Sato (1973) has calculated the horizontal displacements of the first- and second-order triangulation points caused by the Nobi earthquake. Our results are basically consistent with his results for the area southeast of the Umehara fault. However, the displacement at triangulation points near the Umehara fault show a difference. It appears that Sato (1973) reported an erroneous horizontal displacement of the triangulation point located in the northeast side of the Umehara fault. When we reexamined the result of the triangulation, we discovered that no first- and second-order triangulation surveys were performed on the northeast side of the Umehara fault before the earthquake. Therefore, the calculation of the horizontal displacement by Sato (1973) near the Umehara fault may not be considered to be correct.
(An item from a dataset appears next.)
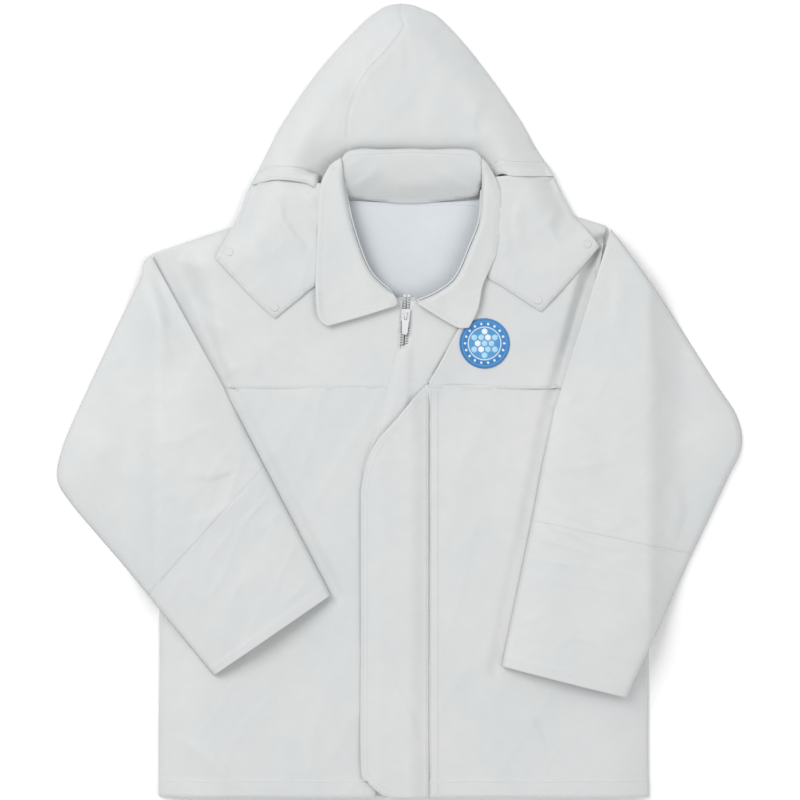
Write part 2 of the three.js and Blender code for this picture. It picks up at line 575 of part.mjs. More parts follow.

Mikumo and Ando (1976) discussed fault models of the Nukumi, Neodani, and Umehara faults, and of the Gifu-Ichinomiya line, and suggested two different models. One assumes four vertical fault planes under the three earthquake faults, and the other adds a buried fault, the so-called Gifu-Ichinomiya line. Mikumo and Ando (1976) assumed a fault slip of 1.4 m at the Gifu-Ichinomiya line. The geometry of this fault follows the junction of the southern end of the Neodani fault and the Umehara fault, and the Gifu-Ichinomiya line is assumed to be a linear southern extension of the Neodani fault.
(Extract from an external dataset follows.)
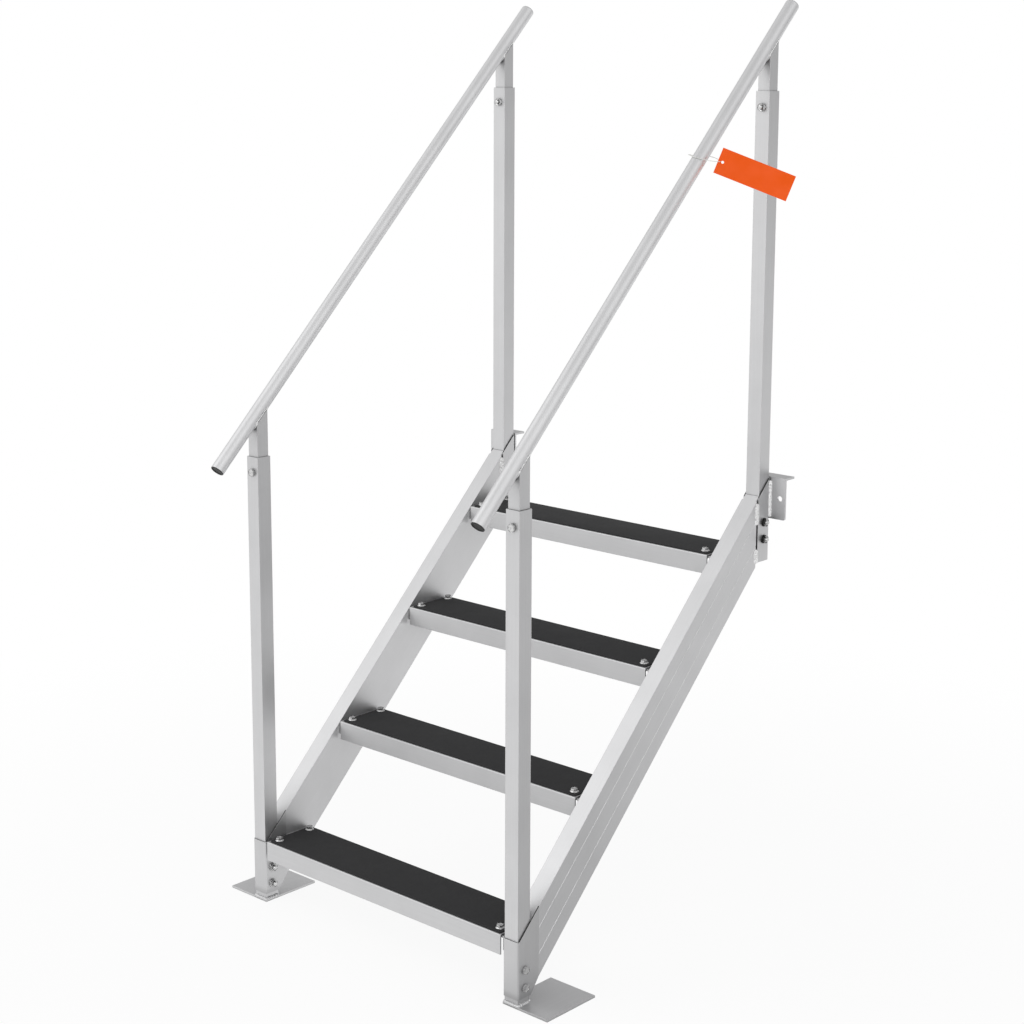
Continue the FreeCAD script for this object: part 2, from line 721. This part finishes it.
def make_post_bolt(name, side, along, at_dock):
    """The bolt along Y that pins a stem in its post, its head away from the middle of the rail."""
    bolt = make_bolt(name, "post_size")
    turn_about_z(bolt, -90 if at_dock else 90)
    place(bolt, side_x(side), along, f"{rail_line(along)} - stem_exposed - post_bolt_drop")
    return bolt


# The hang tag and its loop. Their places are given about a point of the right rail's centre
# line: across to the right, up square to the rail, and along the rail towards the dock.

TAG_SPOT_Y = f"({UPPER_POST_Y} - tag_place)"
TAG_HOLE_PLACE = (31.9, -21.4, 10.7)
TAG_TURN = 35.4
TAG_SLOPE = 21.0
LOOP_END_RUN = 7.0
LOOP_SIDES = 8
LOOP_ROUTE = [
    (25.5, -6.8, -1.2),
    (18.3, 3.0, -7.6),
    (9.8, 11.6, -11.8),
    (-1.4, 14.9, -11.6),
    (-12.4, 14.4, -7.6),
    (-21.6, 8.6, -1.2),
    (-24.6, -1.2, 6.4),
    (-19.2, -10.8, 13.4),
    (-9.0, -16.2, 18.4),
    (2.6, -18.6, 20.6),
    (14.0, -20.8, 18.8),
]


def sheet_value(formula):
    """Reads one length of the sheet."""
    return float(sheet.get(formula))


def rail_pitch():
    """The rail's slope as an angle."""
    return math.atan(sheet_value("tread_rise") / sheet_value("tread_run"))


def beside_rail(place_about_rail):
    """A place about the rail as a vector in the ladder's own axes, from the rail's point."""
    across, square_up, along = place_about_rail
    cosine, sine = math.cos(rail_pitch()), math.sin(rail_pitch())
    return FreeCAD.Vector(
        across, along * cosine - square_up * sine, along * sine + square_up * cosine
    )


def rounded_route(points):
    """Straight runs joined by tangent arcs, each arc as large as its two runs allow."""
    edges, radii = [], []
    start = points[0]
    for before, corner, after in zip(points, points[1:], points[2:]):
        arriving = (corner - before).normalize()
        leaving = (after - corner).normalize()
        half_turn = arriving.getAngle(leaving) / 2
        trim = 0.45 * min((corner - before).Length, (after - corner).Length)
        radius = trim / math.tan(half_turn)
        arc_start, arc_end = corner - arriving * trim, corner + leaving * trim
        inward = (leaving - arriving).normalize()
        arc_middle = corner + inward * (radius / math.cos(half_turn) - radius)
        edges.append(Part.LineSegment(start, arc_start).toShape())
        edges.append(Part.Arc(arc_start, arc_middle, arc_end).toShape())
        radii.append(radius)
        start = arc_end
    edges.append(Part.LineSegment(start, points[-1]).toShape())
    return Part.Wire(edges), radii


def make_tag(name):
    """A thin plate with a hole near one end, turned and tilted as it hangs."""
    hole_place = beside_rail(TAG_HOLE_PLACE)
    body = add_body(
        name,
        f"{hole_place.x}",
        f"{TAG_SPOT_Y} + {hole_place.y}",
        f"{rail_line(TAG_SPOT_Y)} + {hole_place.z}",
    )
    turn = FreeCAD.Rotation(FreeCAD.Vector(0, 0, 1), TAG_TURN)
    slope = FreeCAD.Rotation(FreeCAD.Vector(0, 1, 0), TAG_SLOPE)
    body.Placement.Rotation = turn.multiply(slope)
    outline = add_sketch(body, name + "_outline", "XZ_Plane")
    draw_outline(
        outline,
        rectangle("0 - tag_hole_margin", "0 - tag_width + tag_hole_edge",
                  "tag_length - tag_hole_margin", "tag_hole_edge"),
    )
    draw_circle(outline, "0", "0", "tag_hole")
    add_pad(body, outline, "tag_thickness", both_sides=True)
    return body


def make_loop(name, tag):
    """A thin cord from the tag's front beside the hole, over the rail and back to its rear.

    Both ends stand square on the tag. Its section is an even polygon, which keeps the
    faces of so thin a cord few."""
    turned = tag.Placement.Rotation
    front = turned.multVec(FreeCAD.Vector(0, -1, 0))
    beside_hole = turned.multVec(FreeCAD.Vector(-sheet_value("tag_hole") / 2 - 1, 0, 0))
    face = sheet_value("tag_thickness") / 2
    spot = tag.Placement.Base - beside_rail(TAG_HOLE_PLACE)
    held = tag.Placement.Base + beside_hole
    points = [held + front * face, held + front * (face + LOOP_END_RUN)]
    points += [spot + beside_rail(place_about_rail) for place_about_rail in LOOP_ROUTE]
    points += [held - front * (face + LOOP_END_RUN), held - front * face]
    route, radii = rounded_route(points)
    radius = sheet_value("cord_diameter") / 2
    first = route.OrderedEdges[0]
    direction = first.tangentAt(first.FirstParameter)
    ring = Part.Circle(points[0], direction, radius).toShape().discretize(LOOP_SIDES + 1)
    outline = Part.makePolygon(ring)
    tube = route.makePipeShell([outline], True, False)
    section = Part.Face(outline).Area
    print(f"{name}: length {route.Length:.1f}, radii " + ", ".join(f"{r:.1f}" for r in radii))
    print(f"{name}: volume {tube.Volume:.2f}, section times length {section * route.Length:.2f}")
    piece = doc.addObject("Part::Feature", name)
    piece.Label = name
    piece.Shape = tube
    return piece


# The ladder

LOWER_BOLT_HEIGHT = f"({LOWER_WEB_TOP} - lower_bolt_drop)"
UPPER_BOLT_HEIGHT = "(angle_height / 2 - upper_bolt_drop)"

nodes = []
for side, label in ((-1, "left"), (1, "right")):
    nodes.append(make_stringer(f"{label}_stringer", side))
    nodes.append(make_lower_bracket(f"{label}_lower_bracket", side))
    nodes.append(make_upper_bracket(f"{label}_upper_bracket", side))
    nodes.append(make_foot_plate(f"{label}_foot_plate", side))
    nodes.append(make_dock_angle(f"{label}_dock_angle", side))
    nodes.append(make_handrail(f"{label}_handrail", side))
    nodes.append(make_rail_plugs(f"{label}_rail_plugs", side))
    ends = (
        ("lower", LOWER_POST_Y, PLATE_TOP, LOWER_BOLT_HEIGHT, False),
        ("upper", UPPER_POST_Y, f"({UPPER_BRACKET_BOTTOM} + upper_post_lift)", UPPER_BOLT_HEIGHT, True),
    )
    for end, along, bottom, bolt_height, at_dock in ends:
        heights = (bolt_height, f"({bolt_height} - bolt_pitch)")
        nodes.append(make_post(f"{label}_{end}_post", side, along, bottom, heights))
        nodes.append(make_stem(f"{label}_{end}_stem", side, along))
        nodes.append(make_post_bolt(f"{label}_{end}_post_bolt", side, along, at_dock))
        nodes.append(
            make_bracket_bolts(f"{label}_{end}_bracket_bolts", side, along, bolt_height, at_dock)
        )
for number in range(4):
    nodes.append(make_tread(number))
    nodes.append(make_mat(number))
    nodes.append(make_cleats(number))

tag = make_tag("hang_tag")
doc.recompute()
nodes += [tag, make_loop("tag_loop", tag)]

doc.recompute()
for piece in doc.Objects:
    if {"Invalid", "Error"} & set(piece.State):
        raise RuntimeError(f"{piece.Name} did not compute: {piece.State}")
for node in nodes:
    if node.Shape.isNull() or not node.Shape.isValid() or not node.Shape.Solids:
        raise RuntimeError(f"{node.Label} has no valid solid")

os.makedirs("parts", exist_ok=True)
for node in nodes:
    node.Shape.exportStep(f"parts/{node.Label}.step")
print(f"{len(nodes)} sub-parts written")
Fault parameters. Latitude and longitude represent vertical projections of the north corner of the upper edge of the fault onto the Earth’s surface. The strike is measured clockwise from the north. The rake is measured on the fault surface counterclockwise from the strike azimuth.
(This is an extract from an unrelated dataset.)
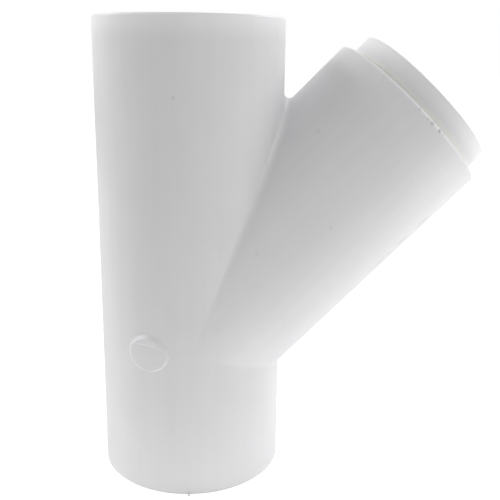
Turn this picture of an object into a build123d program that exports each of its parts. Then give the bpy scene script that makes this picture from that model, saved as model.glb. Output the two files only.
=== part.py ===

The dip angle of the Umehara fault is estimated to be 61°, inclined to the southwest. The model of Case 1 generally reproduces the observations, except near the Umehara fault. We therefore divided the fault plane for the Umehara fault into four segments, shallow and deep northwest and southeast segments, (see Segment 4 of Case 1), and re-estimated the fault parameters. We used the model of Case 1 for the initial values of the parameters of the divided fault plane, and the slip and rake angles were then estimated again using the same method. The obtained fault parameters are shown in Table 1 (Case 2).
The calculated horizontal displacements at the triangulation points, and the vertical displacement at the benchmark points, are plotted in Figs. 2(a)–2(c). The vertical displacements calculated from our final fault model generally agree with the observed data. The horizontal displacements calculated by the model are generally consistent with the observed data, especially in the eastern region, which includes the points showing their maximum displacement. However, there are some large disparities within the western region. The estimated slip on the inclined fault surfaces was in the range of 2.0–3.8 m, and the slip was larger on the deeper patches (Fig. 3), with a maximum slip of 3.8 m in the deep northwest patch.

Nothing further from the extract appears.